In his talks he goes over how blockbuster movies like Jurassic Park, Terminator 2 or The dark night, use the hero’s journey to captivate people into their stories. And why a lot of today’s movies fail to do so.

If you’re not familiar with the hero’s journey, it was formulated by Joseph Campbell and it’s basically the underlying steps that a main character goes through in every story done well.

The reason why the hero’s journey works and sync up with our brains so well, is that it’s the foundation of every myth ever told. And our minds learned to spot patterns and follow that story arc super effectively.

To make things work even better, movie directors like James Cameron or Christopher Nolan started using archetypes in their stories. Archetypes are a set of qualities and behaviors that all humans have. Like the mother or father archetypes, the warrior, the magician, the lover or the king.

All characters we’ve seen in a ton of movies. The combination of archetypes and the hero’s journey turned these movies into blockbusters for a reason.

It wasn’t just the story and the actors to make them memorable. It was the subliminal visual, psychological and emotional cues.

It’s about the details that our conscious mind doesn’t pay attention, but that our subconscious never forgets.

Things like using a bridge in a scene to represent a threshold in the story arc. And repeating the same scene with a different spin towards the end of the movie to convey closure.

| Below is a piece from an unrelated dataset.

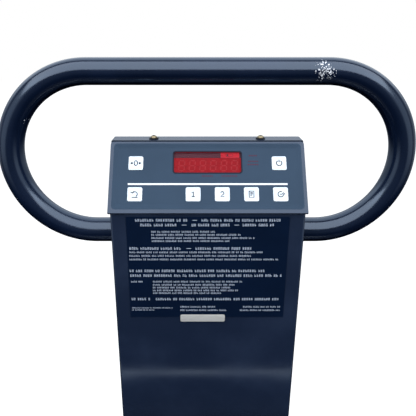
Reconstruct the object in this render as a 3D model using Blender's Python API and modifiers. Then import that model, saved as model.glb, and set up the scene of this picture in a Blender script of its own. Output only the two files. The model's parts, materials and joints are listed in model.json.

Or even details like deliberately using colors in clothes, actions and camera angles to communicate specific themes or motifs that are part of the story.

You’d never pause the movie and say: “oh right! This is about these people coming together and becoming a family” (terminator and Jurassic Park). But your brain absorbed all of that in the background. And you’re loving every minute of it.

What’s the point when it comes to your website?

The debate on whether copy or design is more important, is usually framed badly.

Copy should come first in the sense that the research behind it informs the story arc, the narrative, the positioning. But UX and branding have their place alongside it, because they subconsciously communicate trust, ease of use and credibility (when done right).

None is less important than the other. They complement each other.

Reason why a lot of modern movies are not as memorable. They fail at either the storyline or the emotional, subconscious elements.

I always take this into consideration when writing copy.